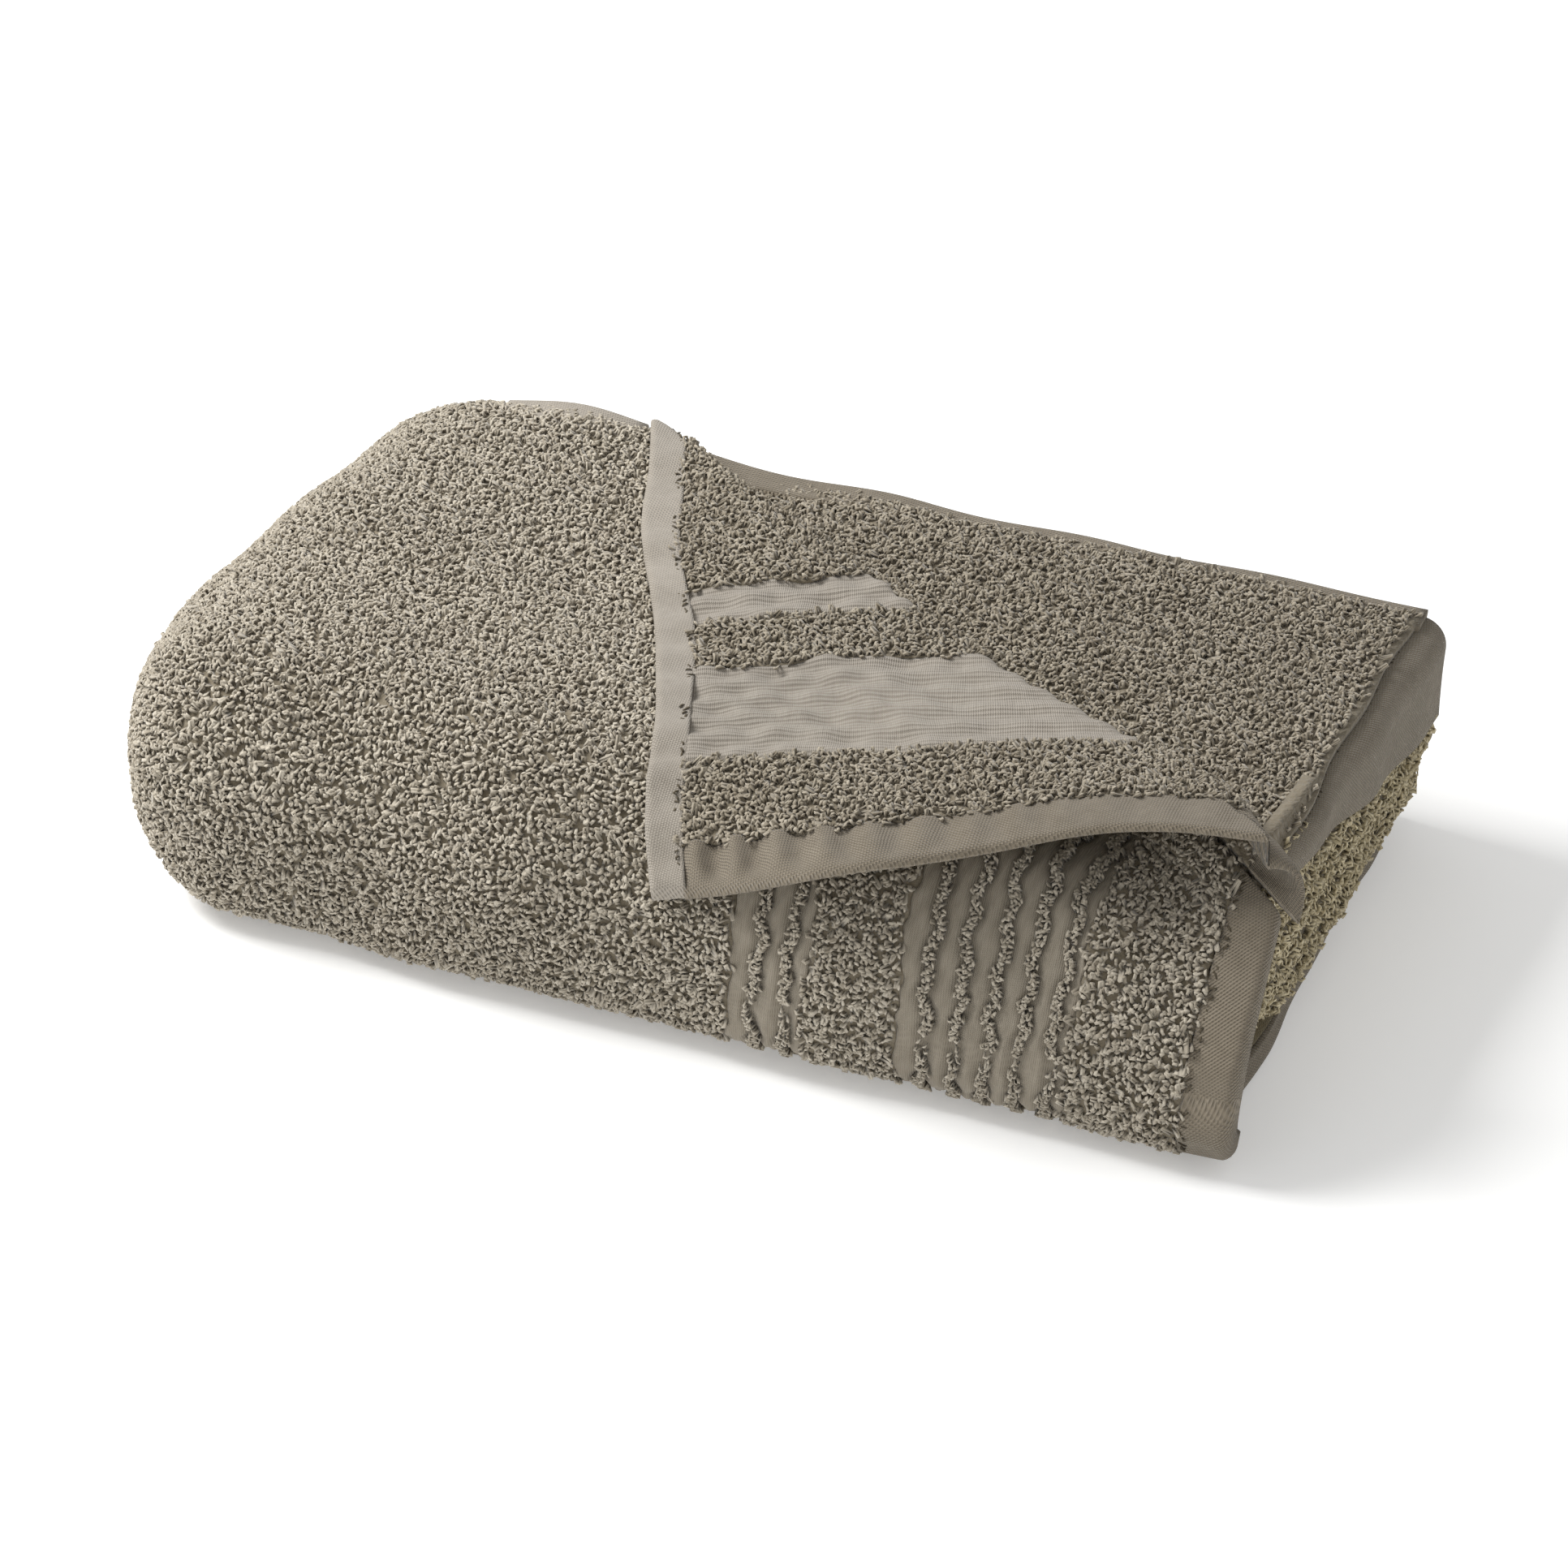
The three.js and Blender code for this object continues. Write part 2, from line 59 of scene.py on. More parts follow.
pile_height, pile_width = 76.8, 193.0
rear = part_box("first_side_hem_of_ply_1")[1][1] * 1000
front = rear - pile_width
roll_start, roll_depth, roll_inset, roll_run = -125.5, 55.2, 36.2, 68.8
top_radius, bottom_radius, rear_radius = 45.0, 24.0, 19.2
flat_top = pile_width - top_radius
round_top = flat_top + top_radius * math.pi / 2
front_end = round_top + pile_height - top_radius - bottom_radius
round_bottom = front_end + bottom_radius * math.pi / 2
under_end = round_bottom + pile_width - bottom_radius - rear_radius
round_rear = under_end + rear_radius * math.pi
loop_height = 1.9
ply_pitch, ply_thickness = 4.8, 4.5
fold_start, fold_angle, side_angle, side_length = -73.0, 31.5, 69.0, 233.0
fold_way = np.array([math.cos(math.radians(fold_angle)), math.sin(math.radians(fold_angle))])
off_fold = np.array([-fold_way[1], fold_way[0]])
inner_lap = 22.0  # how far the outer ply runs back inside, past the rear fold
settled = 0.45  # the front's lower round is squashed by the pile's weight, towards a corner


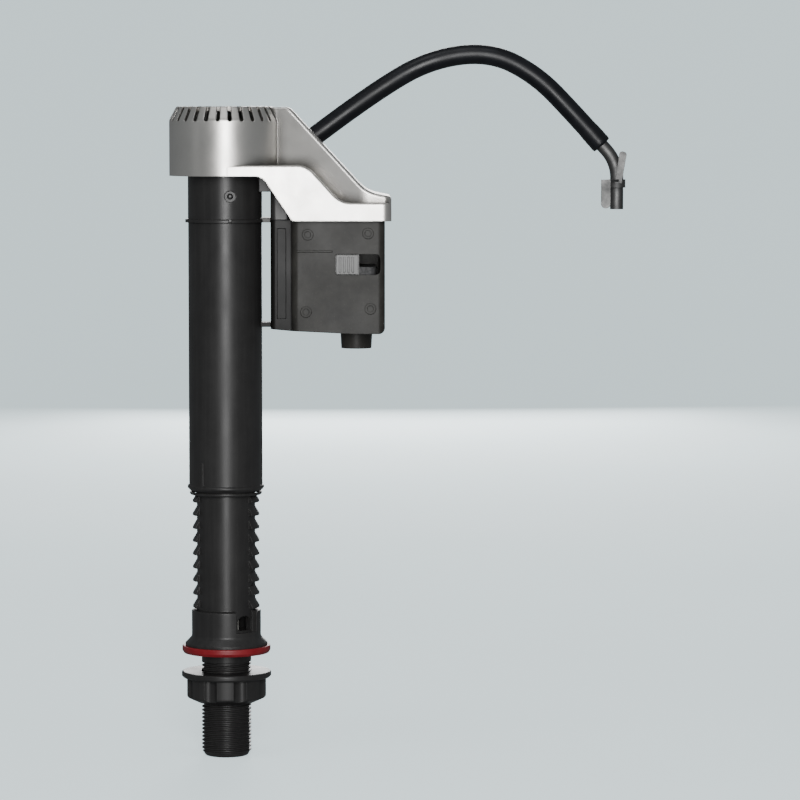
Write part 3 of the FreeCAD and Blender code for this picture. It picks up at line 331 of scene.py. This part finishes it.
######
▸ Task goal:
Return a word-for-word copy of the lines from the beginning of the listing to the line holding "pile_height, pile_width = 76.8, 193.0", both kept.

▸ Task result:
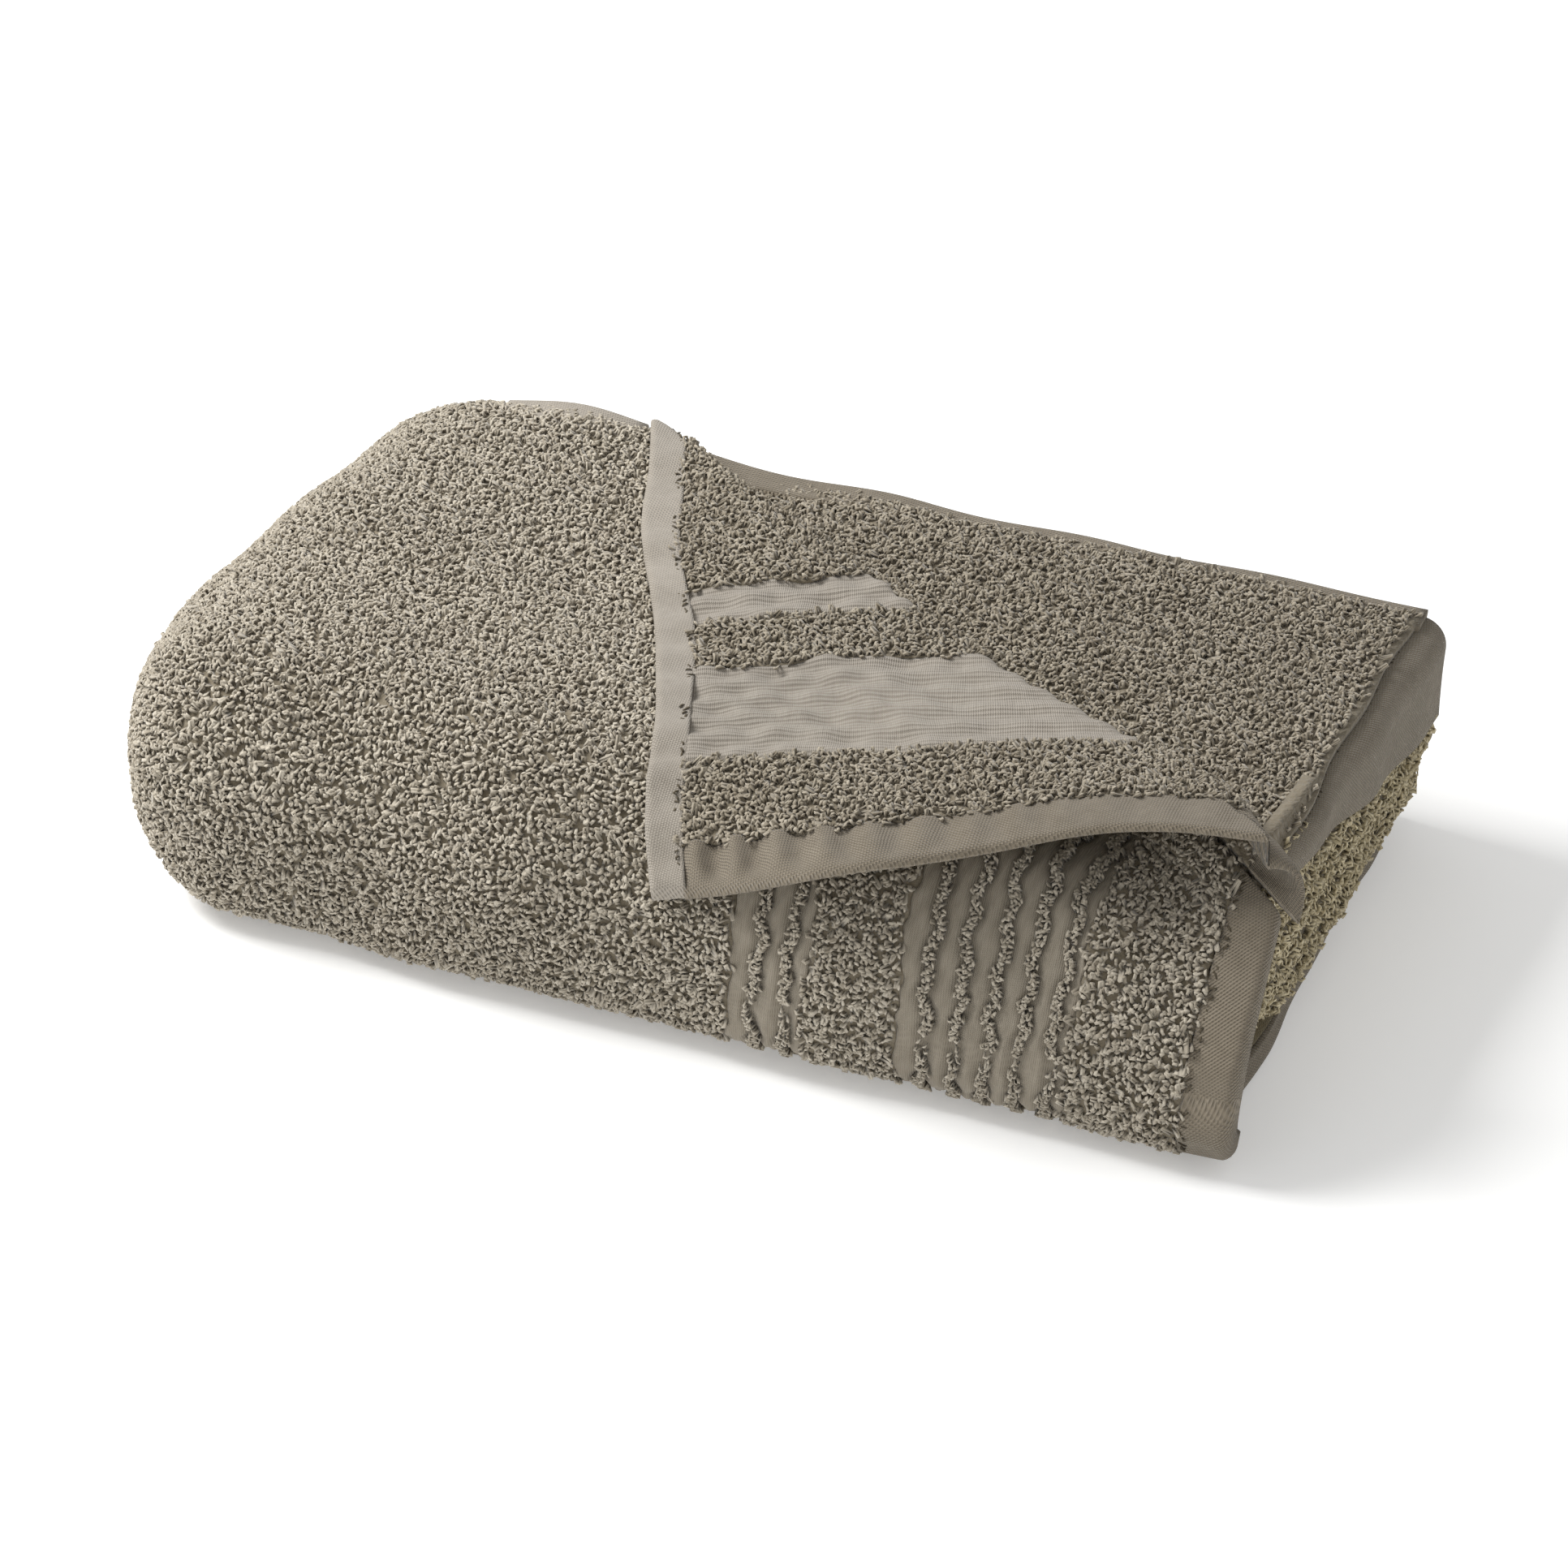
The three.js and Blender code for this object continues. Write part 2, from line 59 of scene.py on. More parts follow.
pile_height, pile_width = 76.8, 193.0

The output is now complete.